* [SHORT EXERCISE] Search the material for the string "caption" and copy each line where it occurs.

* [MATERIAL FOR THIS EXERCISE]

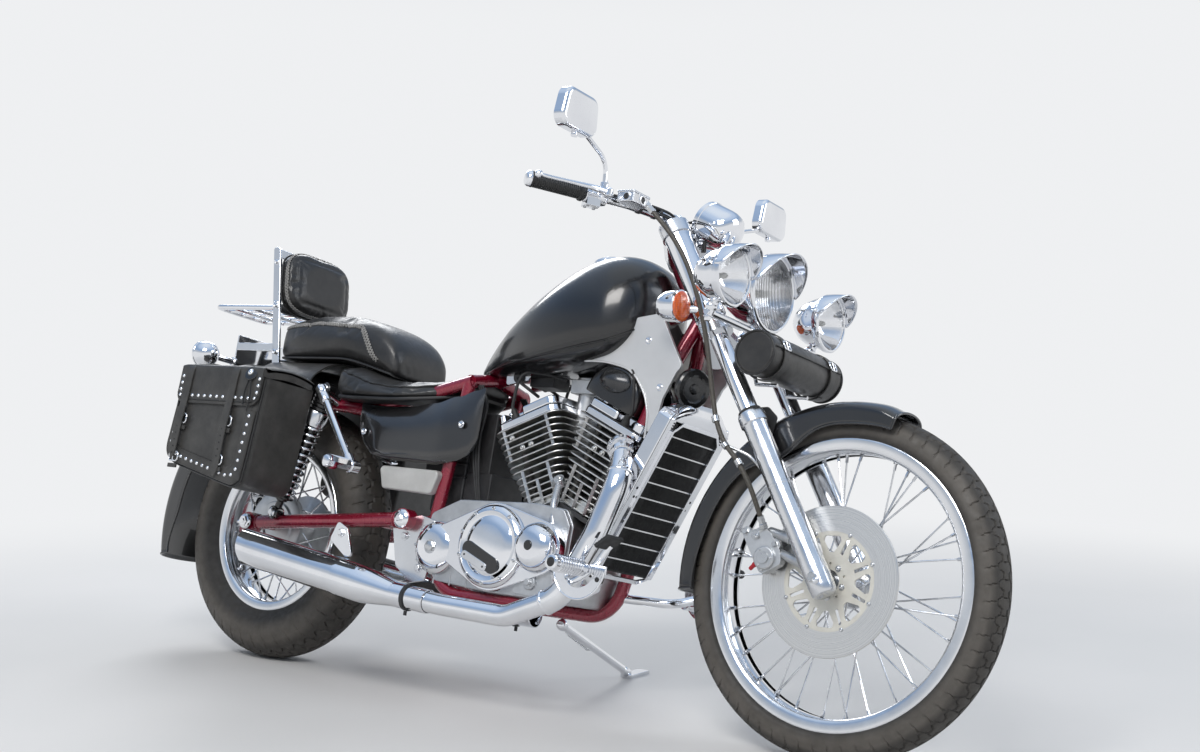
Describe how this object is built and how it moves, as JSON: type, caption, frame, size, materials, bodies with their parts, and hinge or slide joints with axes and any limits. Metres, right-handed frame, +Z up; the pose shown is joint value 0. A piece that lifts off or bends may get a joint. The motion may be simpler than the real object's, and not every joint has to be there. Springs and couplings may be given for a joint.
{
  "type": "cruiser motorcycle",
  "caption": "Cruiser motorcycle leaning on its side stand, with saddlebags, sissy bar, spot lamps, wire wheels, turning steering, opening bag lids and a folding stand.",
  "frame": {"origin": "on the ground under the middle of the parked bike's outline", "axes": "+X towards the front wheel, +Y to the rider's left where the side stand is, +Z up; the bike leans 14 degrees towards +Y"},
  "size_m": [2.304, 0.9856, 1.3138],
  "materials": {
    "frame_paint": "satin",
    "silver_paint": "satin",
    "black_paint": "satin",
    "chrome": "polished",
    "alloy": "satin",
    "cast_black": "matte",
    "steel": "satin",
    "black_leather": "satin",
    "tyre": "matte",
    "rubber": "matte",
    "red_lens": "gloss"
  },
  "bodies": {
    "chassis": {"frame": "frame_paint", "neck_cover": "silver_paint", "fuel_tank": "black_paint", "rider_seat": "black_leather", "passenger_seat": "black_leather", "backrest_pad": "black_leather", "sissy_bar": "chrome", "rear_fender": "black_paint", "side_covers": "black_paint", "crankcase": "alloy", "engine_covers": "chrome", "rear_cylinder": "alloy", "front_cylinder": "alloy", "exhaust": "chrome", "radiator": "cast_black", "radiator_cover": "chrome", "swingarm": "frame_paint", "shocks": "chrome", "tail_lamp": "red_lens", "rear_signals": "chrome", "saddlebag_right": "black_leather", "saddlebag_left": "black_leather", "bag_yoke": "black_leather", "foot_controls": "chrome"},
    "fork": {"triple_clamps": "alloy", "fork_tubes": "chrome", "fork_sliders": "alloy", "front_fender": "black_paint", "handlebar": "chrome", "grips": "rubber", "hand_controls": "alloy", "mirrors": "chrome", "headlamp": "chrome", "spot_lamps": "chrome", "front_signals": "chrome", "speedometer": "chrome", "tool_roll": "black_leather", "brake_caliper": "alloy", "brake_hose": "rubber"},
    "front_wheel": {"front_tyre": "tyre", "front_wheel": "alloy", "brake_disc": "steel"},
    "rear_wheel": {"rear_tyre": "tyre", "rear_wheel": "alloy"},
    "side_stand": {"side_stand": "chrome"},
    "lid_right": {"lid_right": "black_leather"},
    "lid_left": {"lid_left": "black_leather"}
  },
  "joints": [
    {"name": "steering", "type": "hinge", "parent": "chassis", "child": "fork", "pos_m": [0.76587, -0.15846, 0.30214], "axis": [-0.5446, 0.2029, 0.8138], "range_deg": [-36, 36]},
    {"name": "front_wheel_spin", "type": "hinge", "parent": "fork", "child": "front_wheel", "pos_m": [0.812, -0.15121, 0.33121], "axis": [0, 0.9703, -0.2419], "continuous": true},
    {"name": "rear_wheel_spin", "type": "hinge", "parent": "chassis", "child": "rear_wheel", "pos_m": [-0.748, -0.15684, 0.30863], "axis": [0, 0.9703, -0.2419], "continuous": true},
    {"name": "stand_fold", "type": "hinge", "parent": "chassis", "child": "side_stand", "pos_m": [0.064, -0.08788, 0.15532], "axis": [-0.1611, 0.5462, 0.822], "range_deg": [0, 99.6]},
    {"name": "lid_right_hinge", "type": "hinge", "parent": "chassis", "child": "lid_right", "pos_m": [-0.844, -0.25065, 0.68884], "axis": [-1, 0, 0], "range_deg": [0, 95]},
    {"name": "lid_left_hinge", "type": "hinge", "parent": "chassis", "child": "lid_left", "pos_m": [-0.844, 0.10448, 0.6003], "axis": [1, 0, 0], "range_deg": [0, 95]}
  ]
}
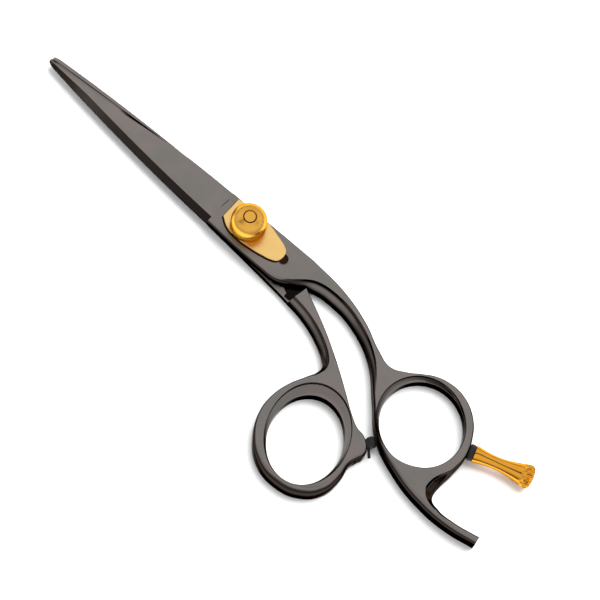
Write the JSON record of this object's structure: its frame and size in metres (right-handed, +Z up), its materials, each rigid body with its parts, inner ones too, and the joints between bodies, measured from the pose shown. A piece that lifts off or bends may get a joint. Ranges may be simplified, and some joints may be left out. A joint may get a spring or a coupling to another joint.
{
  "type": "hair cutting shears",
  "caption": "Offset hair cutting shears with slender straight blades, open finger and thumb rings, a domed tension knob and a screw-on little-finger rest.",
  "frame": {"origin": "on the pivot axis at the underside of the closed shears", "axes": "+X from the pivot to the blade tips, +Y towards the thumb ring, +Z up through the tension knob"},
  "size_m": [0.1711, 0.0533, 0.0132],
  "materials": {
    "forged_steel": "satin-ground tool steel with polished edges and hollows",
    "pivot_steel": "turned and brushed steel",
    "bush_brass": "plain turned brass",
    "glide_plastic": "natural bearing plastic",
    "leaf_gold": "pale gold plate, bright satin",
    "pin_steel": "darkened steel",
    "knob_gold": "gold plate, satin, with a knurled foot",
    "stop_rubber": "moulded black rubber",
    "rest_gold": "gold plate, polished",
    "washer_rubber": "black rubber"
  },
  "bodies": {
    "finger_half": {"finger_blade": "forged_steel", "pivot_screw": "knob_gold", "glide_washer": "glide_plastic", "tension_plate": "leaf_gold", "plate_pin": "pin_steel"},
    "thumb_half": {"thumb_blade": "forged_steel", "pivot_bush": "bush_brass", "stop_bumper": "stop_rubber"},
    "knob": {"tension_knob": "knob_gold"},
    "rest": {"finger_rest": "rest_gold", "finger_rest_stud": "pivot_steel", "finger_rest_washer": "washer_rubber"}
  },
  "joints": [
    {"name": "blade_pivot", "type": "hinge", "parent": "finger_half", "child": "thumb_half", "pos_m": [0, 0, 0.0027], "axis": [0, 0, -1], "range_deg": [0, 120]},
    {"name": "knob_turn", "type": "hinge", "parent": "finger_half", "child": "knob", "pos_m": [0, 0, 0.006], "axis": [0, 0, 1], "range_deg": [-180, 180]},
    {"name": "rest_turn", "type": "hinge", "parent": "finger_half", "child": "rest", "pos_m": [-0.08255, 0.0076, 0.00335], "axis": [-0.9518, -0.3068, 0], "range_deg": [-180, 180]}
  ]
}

* [ANSWER FOR THIS EXERCISE]
Describe how this object is built and how it moves, as JSON: type, caption, frame, size, materials, bodies with their parts, and hinge or slide joints with axes and any limits. Metres, right-handed frame, +Z up; the pose shown is joint value 0. A piece that lifts off or bends may get a joint. The motion may be simpler than the real object's, and not every joint has to be there. Springs and couplings may be given for a joint.
  "caption": "Cruiser motorcycle leaning on its side stand, with saddlebags, sissy bar, spot lamps, wire wheels, turning steering, opening bag lids and a folding stand.",
  "caption": "Offset hair cutting shears with slender straight blades, open finger and thumb rings, a domed tension knob and a screw-on little-finger rest.",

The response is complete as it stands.